How long as the tank been set up??


----------



## knowbest (Dec 13, 2008)

tank has been set up about 2 months with rock.fish only.all parameters are good.have 4 fish 2 angels,tang,clown.all get along.


----------



## conger (Feb 2, 2008)

sounds like diatoms, most new tanks will go through a phase of diatom growth (the diatom bloom), it looks like brown, rusty/dusty stuff covering your rocks and sand.

How big is your tank?


----------



## knowbest (Dec 13, 2008)

conger said:


> sounds like diatoms, most new tanks will go through a phase of diatom growth (the diatom bloom), it looks like brown, rusty/dusty stuff covering your rocks and sand.
> 
> How big is your tank?


 tank is 72 gal.bow.


----------



## Pasfur (Mar 29, 2008)

You are moving along way to fast. As a general rule, you should not add many fish until AFTER your diatom bloom has come and gone AND you are beginning to see some coraline algae growth.
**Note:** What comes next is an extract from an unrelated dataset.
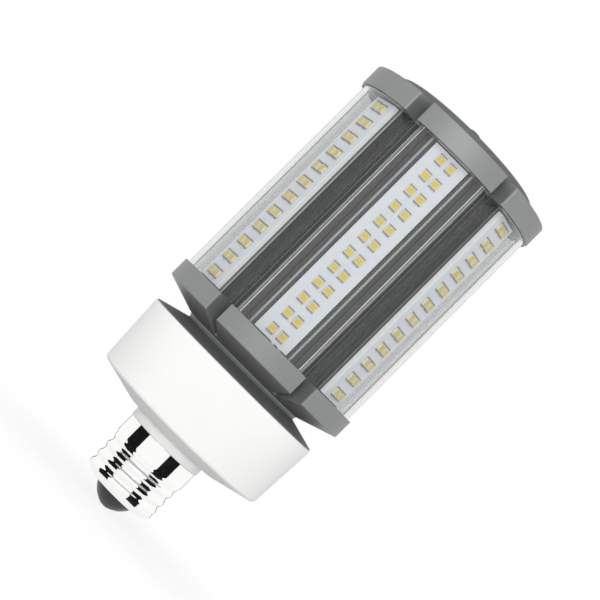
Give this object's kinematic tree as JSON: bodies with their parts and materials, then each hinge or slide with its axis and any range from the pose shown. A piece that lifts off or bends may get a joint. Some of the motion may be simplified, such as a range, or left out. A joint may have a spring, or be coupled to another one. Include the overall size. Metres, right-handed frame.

A diatom bloom is a sign of an unstable aquarium environment, regardless of the "cycle" that so many newcomers put faith in.

You will need to keep a very close eye on ph, alkalinity, and calcium readings for the next week or 2. I would consider testing every 3rd day and adding supplements accordingly. 

Wow. You really have 2 angelfish in an aquarium that has only been set up for 2 months????!!!! This doesn't allow time for a good population of copepods and amphipods to develop and the overall system to stabilize, much less time for proper quarantine.


----------



## knowbest (Dec 13, 2008)

Pasfur said:


> You are moving along way to fast. As a general rule, you should not add many fish until AFTER your diatom bloom has come and gone AND you are beginning to see some coraline algae growth. A diatom bloom is a sign of an unstable aquarium environment, regardless of the "cycle" that so many newcomers put faith in.
> 
> You will need to keep a very close eye on ph, alkalinity, and calcium readings for the next week or 2. I would consider testing every 3rd day and adding supplements accordingly.
> 
> Wow. You really have 2 angelfish in an aquarium that has only been set up for 2 months????!!!! This doesn't allow time for a good population of copepods and amphipods to develop and the overall system to stabilize, much less time for proper quarantine.


 ok what are next steps to be taken.


----------